Reusable frameworks pay for themselves. The COPY member framework reduced the per-program retrofit effort by 60–70%. Without it, the 6-month retrofit timeline would have been 12–18 months.
Test the restart, not just the checkpoint. Three of the 41 retrofitted programs had bugs in their restart logic that were only found during end-to-end restart testing. Code review missed all three.
Sequential file handling is the hardest part. Every program with sequential output required a specific strategy (regeneration, GDG, or post-processing). There is no one-size-fits-all solution for sequential files.

Discussion Questions

Lisa chose a commit frequency of 5,000 for CBNC4500. Given the test data shown above, do you agree with this choice? What commit frequency would you recommend, and why?
Lisa modified CBNC4500 to write the sequential adjustment file as a final pass over committed data, rather than writing it during the main processing loop. What are the advantages and disadvantages of this approach? Under what circumstances would you choose differently?
The CNB framework uses COPY members for reusable checkpoint/restart logic. An alternative approach is to use a called subprogram (a separate COBOL program called via CALL). Compare the two approaches. Which would you recommend for a shop with 200+ batch programs?
Of the 186 job steps in CNB's nightly batch, only 41 met the criteria for checkpoint/restart (> 30 minutes or > 100,000 records).

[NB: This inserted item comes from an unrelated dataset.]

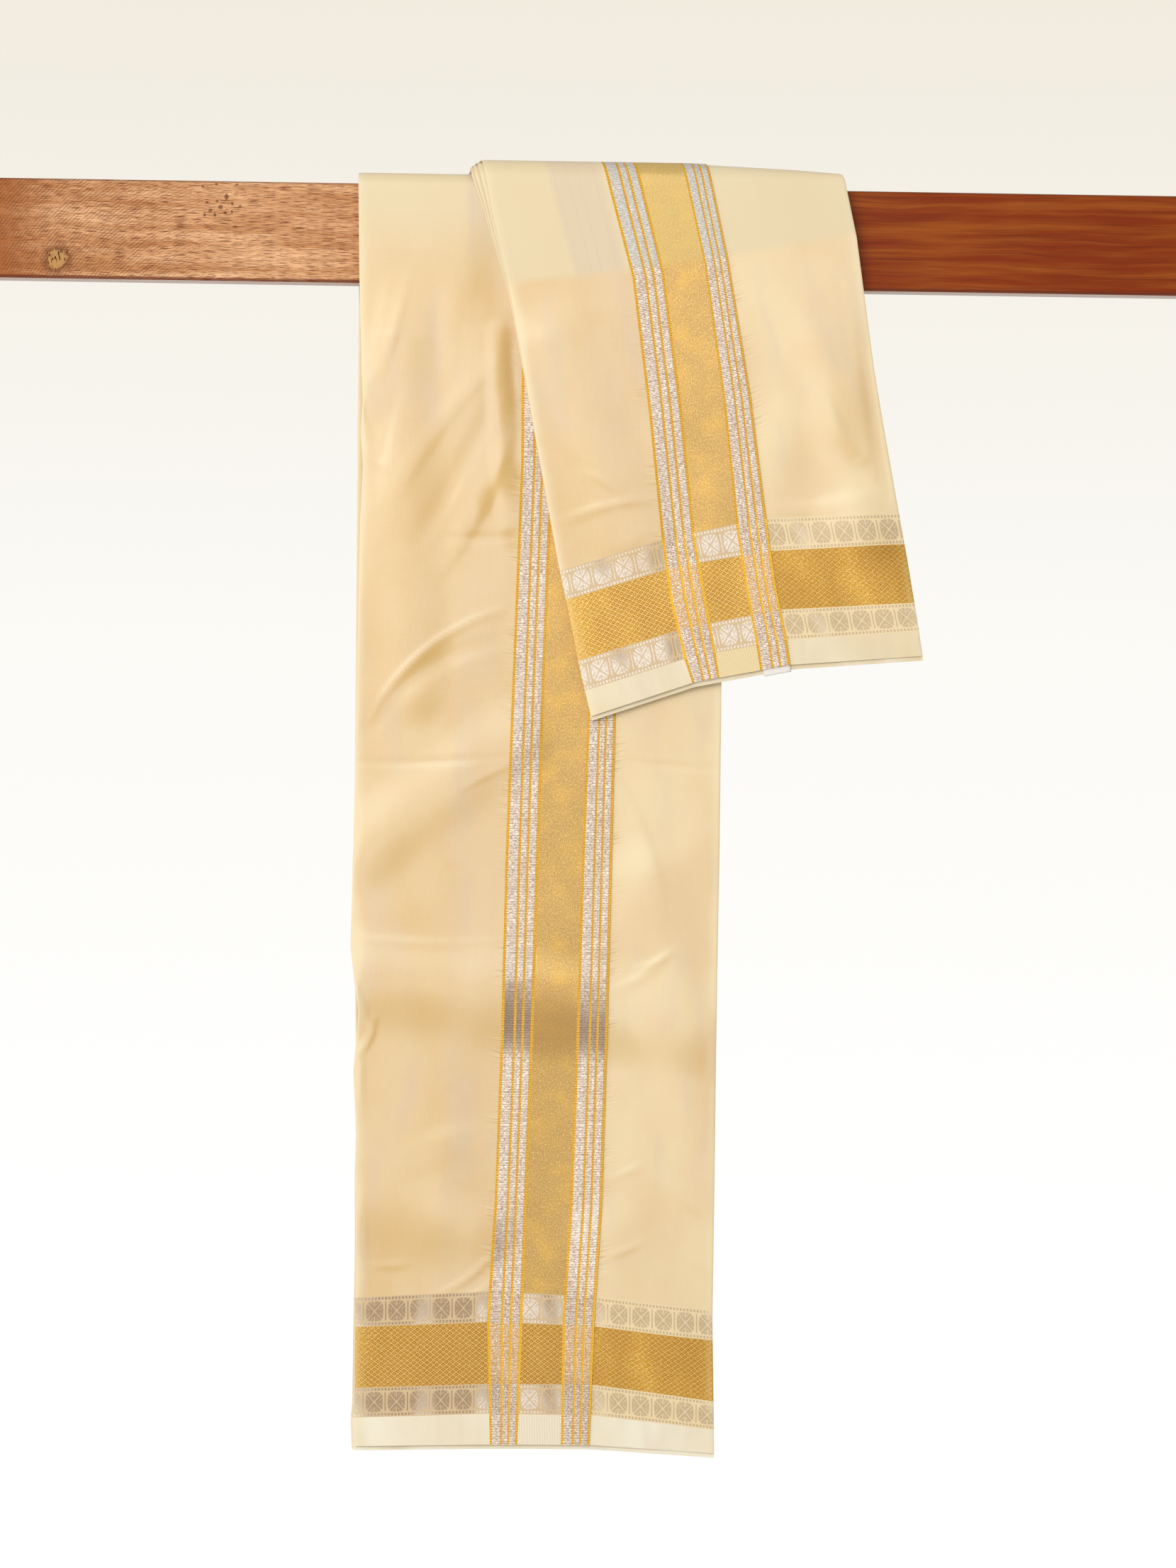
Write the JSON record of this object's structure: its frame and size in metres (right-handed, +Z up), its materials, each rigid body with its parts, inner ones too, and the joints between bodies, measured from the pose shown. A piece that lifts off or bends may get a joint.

Is this threshold appropriate? What would you set as the threshold, and why?
Rob's post-mortem identified "no standard requiring checkpoint/restart" as a systemic cause. How would you enforce a checkpoint/restart standard for new development? What would the code review checklist look like?
The CBNC4500 incident was ultimately caused by a storage controller firmware bug — an event completely outside the application team's control. What does this tell you about the relationship between application design and infrastructure reliability? How should this influence your approach to defensive programming?